**Recorded data**.
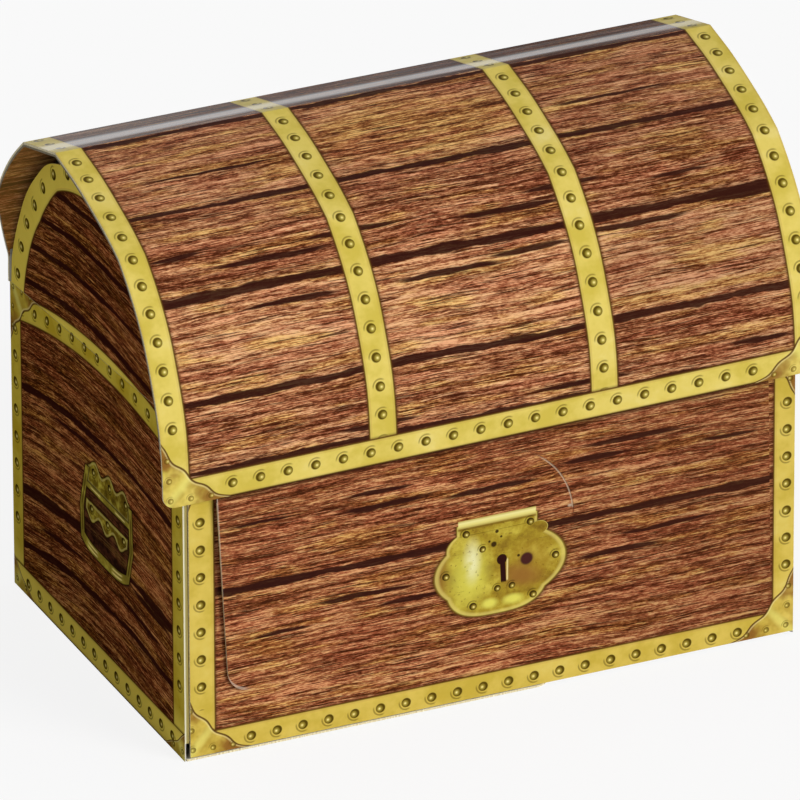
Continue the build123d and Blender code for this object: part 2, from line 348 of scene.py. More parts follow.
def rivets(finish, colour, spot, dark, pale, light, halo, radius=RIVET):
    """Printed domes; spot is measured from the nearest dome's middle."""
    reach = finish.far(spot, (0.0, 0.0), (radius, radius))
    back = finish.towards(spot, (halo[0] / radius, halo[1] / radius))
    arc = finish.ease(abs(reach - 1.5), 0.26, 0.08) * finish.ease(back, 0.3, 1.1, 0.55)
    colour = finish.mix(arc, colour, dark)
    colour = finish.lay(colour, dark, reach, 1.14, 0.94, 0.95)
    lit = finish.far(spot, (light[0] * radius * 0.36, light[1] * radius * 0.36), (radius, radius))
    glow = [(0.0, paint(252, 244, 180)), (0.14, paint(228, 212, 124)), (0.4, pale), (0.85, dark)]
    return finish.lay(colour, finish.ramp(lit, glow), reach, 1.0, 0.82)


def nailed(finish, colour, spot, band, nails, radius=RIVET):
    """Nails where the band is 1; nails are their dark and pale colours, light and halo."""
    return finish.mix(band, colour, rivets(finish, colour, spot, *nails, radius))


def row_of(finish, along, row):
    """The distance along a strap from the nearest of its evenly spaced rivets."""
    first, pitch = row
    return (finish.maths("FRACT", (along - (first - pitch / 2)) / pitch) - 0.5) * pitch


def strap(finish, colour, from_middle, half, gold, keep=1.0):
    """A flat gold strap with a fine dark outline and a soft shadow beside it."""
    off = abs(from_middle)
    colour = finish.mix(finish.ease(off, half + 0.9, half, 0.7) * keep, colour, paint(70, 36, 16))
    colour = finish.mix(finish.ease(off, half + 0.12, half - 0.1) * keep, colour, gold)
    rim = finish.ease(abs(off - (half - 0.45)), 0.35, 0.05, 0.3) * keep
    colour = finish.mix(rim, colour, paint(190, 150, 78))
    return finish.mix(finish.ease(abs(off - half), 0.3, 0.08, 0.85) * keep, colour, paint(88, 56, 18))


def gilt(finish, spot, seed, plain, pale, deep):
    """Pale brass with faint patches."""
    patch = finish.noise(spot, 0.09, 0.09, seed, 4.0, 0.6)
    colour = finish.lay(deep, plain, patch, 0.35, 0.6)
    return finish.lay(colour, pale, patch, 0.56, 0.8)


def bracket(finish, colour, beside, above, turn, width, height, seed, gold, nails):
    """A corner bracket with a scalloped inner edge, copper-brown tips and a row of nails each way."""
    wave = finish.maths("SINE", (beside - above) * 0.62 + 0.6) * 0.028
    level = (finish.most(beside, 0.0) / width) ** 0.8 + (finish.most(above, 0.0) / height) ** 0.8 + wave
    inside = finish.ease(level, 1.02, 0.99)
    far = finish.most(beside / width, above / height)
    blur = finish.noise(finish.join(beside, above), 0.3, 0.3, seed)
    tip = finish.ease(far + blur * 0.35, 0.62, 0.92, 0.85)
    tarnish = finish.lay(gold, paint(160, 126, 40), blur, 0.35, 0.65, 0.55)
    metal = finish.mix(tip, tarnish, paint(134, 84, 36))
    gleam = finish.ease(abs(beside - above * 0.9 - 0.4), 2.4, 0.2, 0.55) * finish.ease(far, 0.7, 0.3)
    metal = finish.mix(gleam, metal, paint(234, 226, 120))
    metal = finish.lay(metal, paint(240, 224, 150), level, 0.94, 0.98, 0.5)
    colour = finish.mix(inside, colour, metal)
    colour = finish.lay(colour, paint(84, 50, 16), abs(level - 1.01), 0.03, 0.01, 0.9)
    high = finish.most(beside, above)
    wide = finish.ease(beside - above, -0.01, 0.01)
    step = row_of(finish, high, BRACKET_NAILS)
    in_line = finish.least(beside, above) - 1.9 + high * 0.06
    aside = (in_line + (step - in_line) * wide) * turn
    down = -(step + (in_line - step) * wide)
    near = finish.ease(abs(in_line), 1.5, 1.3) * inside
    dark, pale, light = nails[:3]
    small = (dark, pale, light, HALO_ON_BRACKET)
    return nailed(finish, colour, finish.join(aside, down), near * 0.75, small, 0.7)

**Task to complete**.
Up to and including the line with "spot, *nails, radius))", repeat the data exactly, starting from its first line; nothing else belongs in the response.

**Answer for the task**.
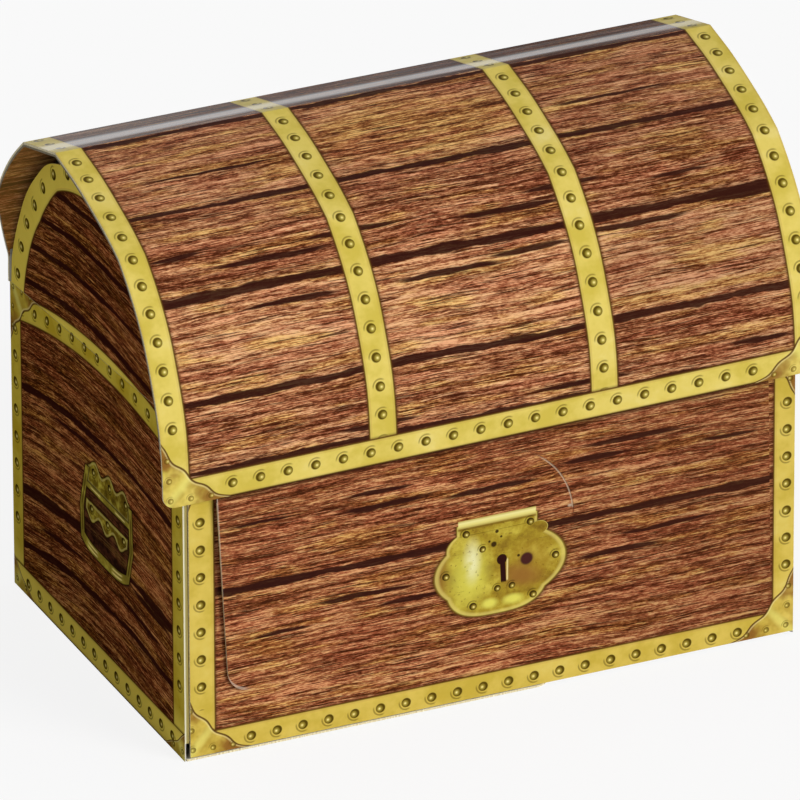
Continue the build123d and Blender code for this object: part 2, from line 348 of scene.py. More parts follow.
def rivets(finish, colour, spot, dark, pale, light, halo, radius=RIVET):
    """Printed domes; spot is measured from the nearest dome's middle."""
    reach = finish.far(spot, (0.0, 0.0), (radius, radius))
    back = finish.towards(spot, (halo[0] / radius, halo[1] / radius))
    arc = finish.ease(abs(reach - 1.5), 0.26, 0.08) * finish.ease(back, 0.3, 1.1, 0.55)
    colour = finish.mix(arc, colour, dark)
    colour = finish.lay(colour, dark, reach, 1.14, 0.94, 0.95)
    lit = finish.far(spot, (light[0] * radius * 0.36, light[1] * radius * 0.36), (radius, radius))
    glow = [(0.0, paint(252, 244, 180)), (0.14, paint(228, 212, 124)), (0.4, pale), (0.85, dark)]
    return finish.lay(colour, finish.ramp(lit, glow), reach, 1.0, 0.82)


def nailed(finish, colour, spot, band, nails, radius=RIVET):
    """Nails where the band is 1; nails are their dark and pale colours, light and halo."""
    return finish.mix(band, colour, rivets(finish, colour, spot, *nails, radius))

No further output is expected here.